Upper: Microcontroller and sensors.
Lower: Sabertooth motor controller.
Left: A 24V to 12V DC converter from a car shop supplies the micro with a 12V input. the micro board has its own regulator which takes the input down again to a stable 5V.
Sabertooth. Note the small capacitors on the voltage inputs from the microcontroller. These smooth out the Pulse Width Modulated signal into a steady ripple free voltage. Without these the motor/motorcontroller "buzzes" as it tries to accurately keep up with each pulse of the PWM signal. Have to experiment, if caps too high a value the motor controller will not respond fast enough to changes in the PWM signal - need just enough to smooth the ripple off the signal and absolutely no more.
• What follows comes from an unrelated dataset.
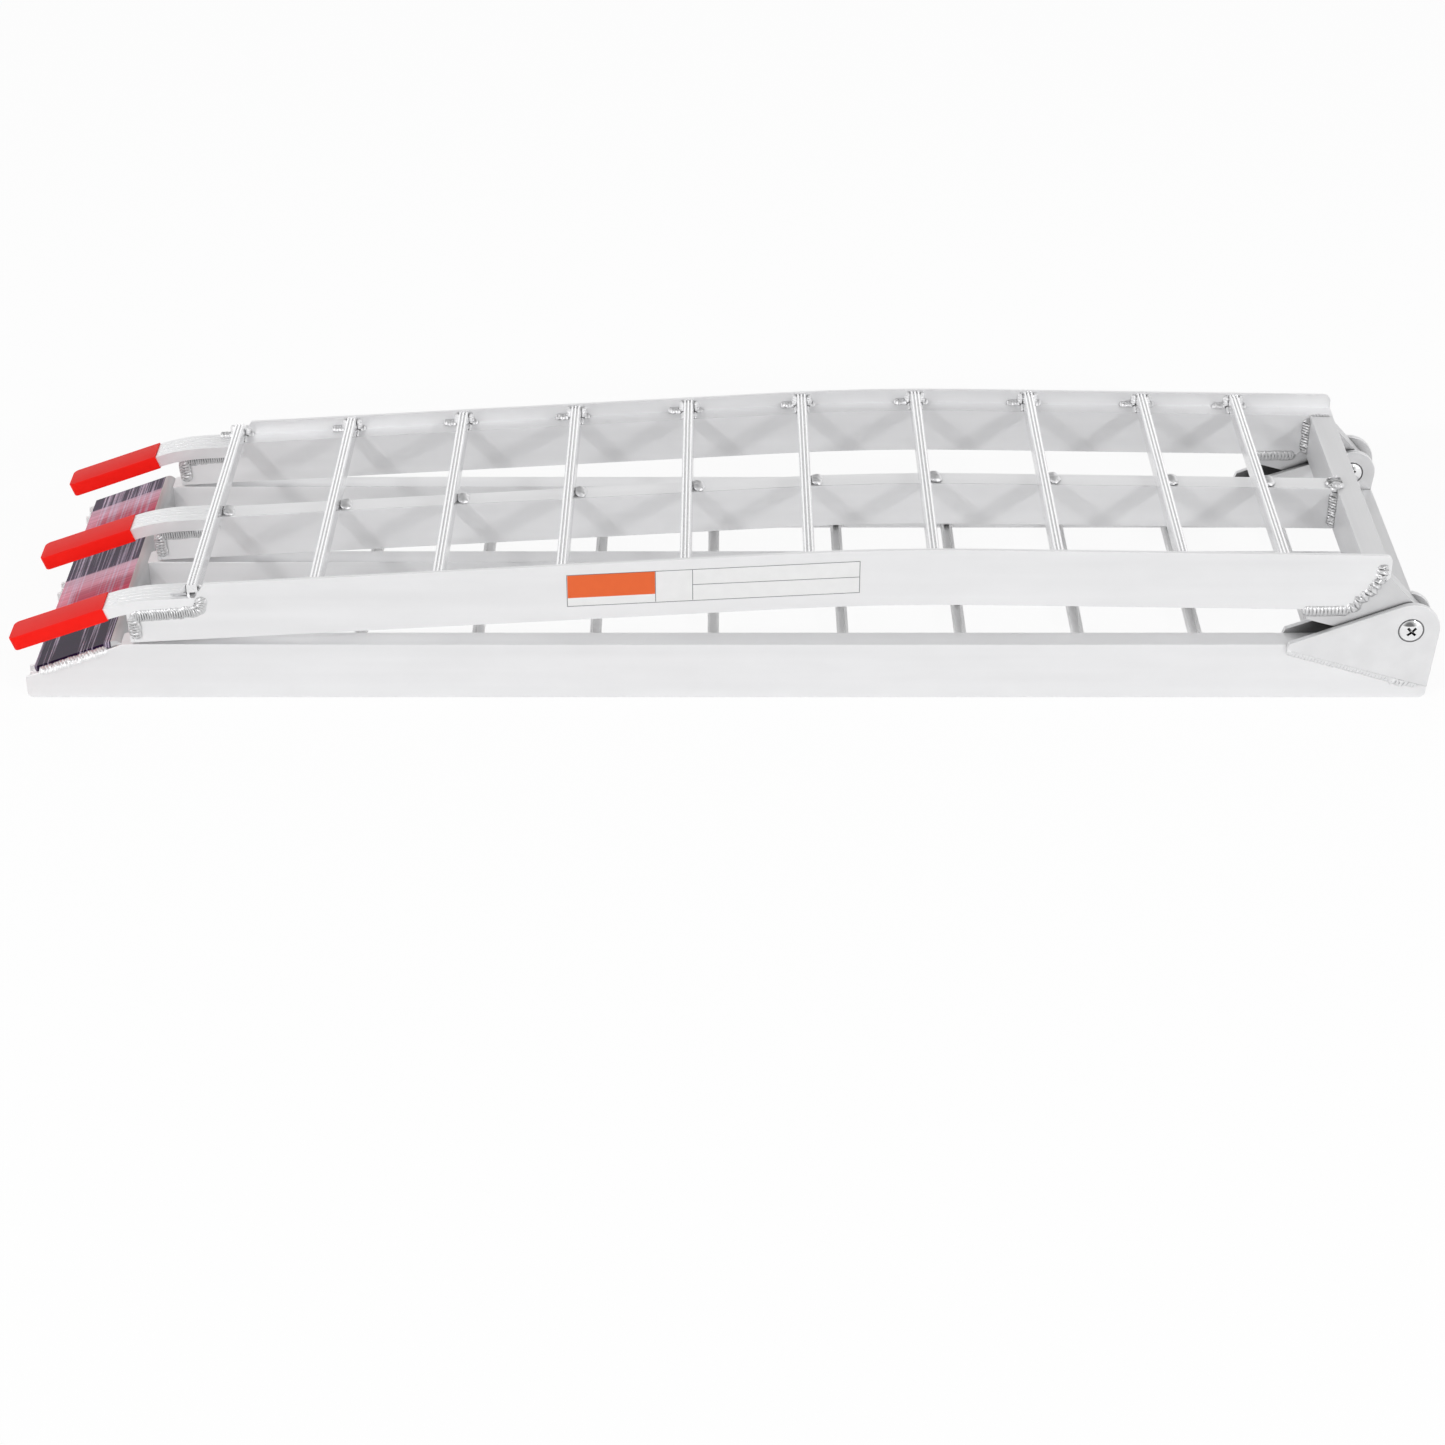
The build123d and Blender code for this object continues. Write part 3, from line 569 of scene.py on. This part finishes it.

Alloy cover painted black protects all the electronics. Very odd shape to make and took some time to create.
 There are small wheels at one end only. There is a reason for this. If you have small wheels both ends, then, when you start off (one end on ground) it rolls down a slope as you stand on it if not on level ground.
Secondly, if the end on the ground as you step onto it does NOT have wheels, this has safety value: (i) you don't roll away, (ii) if the motor goes into full power as you energise your system due to a software fault, you will not be thrown off as your weight as you get onto the board will still all be on the non-wheeled end....the central wheels may spin but the board will stay where it is. See video of how the board initially starts up and you will see what I mean.
January 2010:
If you turn sharply on the board, the balance "set" point seems to change. I think this may be due to the fact that the balance accelerometer is mounted towards one end of the board rather than near the centre. As board spins it should ideally not affect the balance accelerometer reading at all.
I have moved the accelerometer/gyro balance pair plus the heading gyro (that resists sudden changes of direction) to a small box mounted almost at centre of the board between the wheels.
Subjectively this seems to improve the above problem!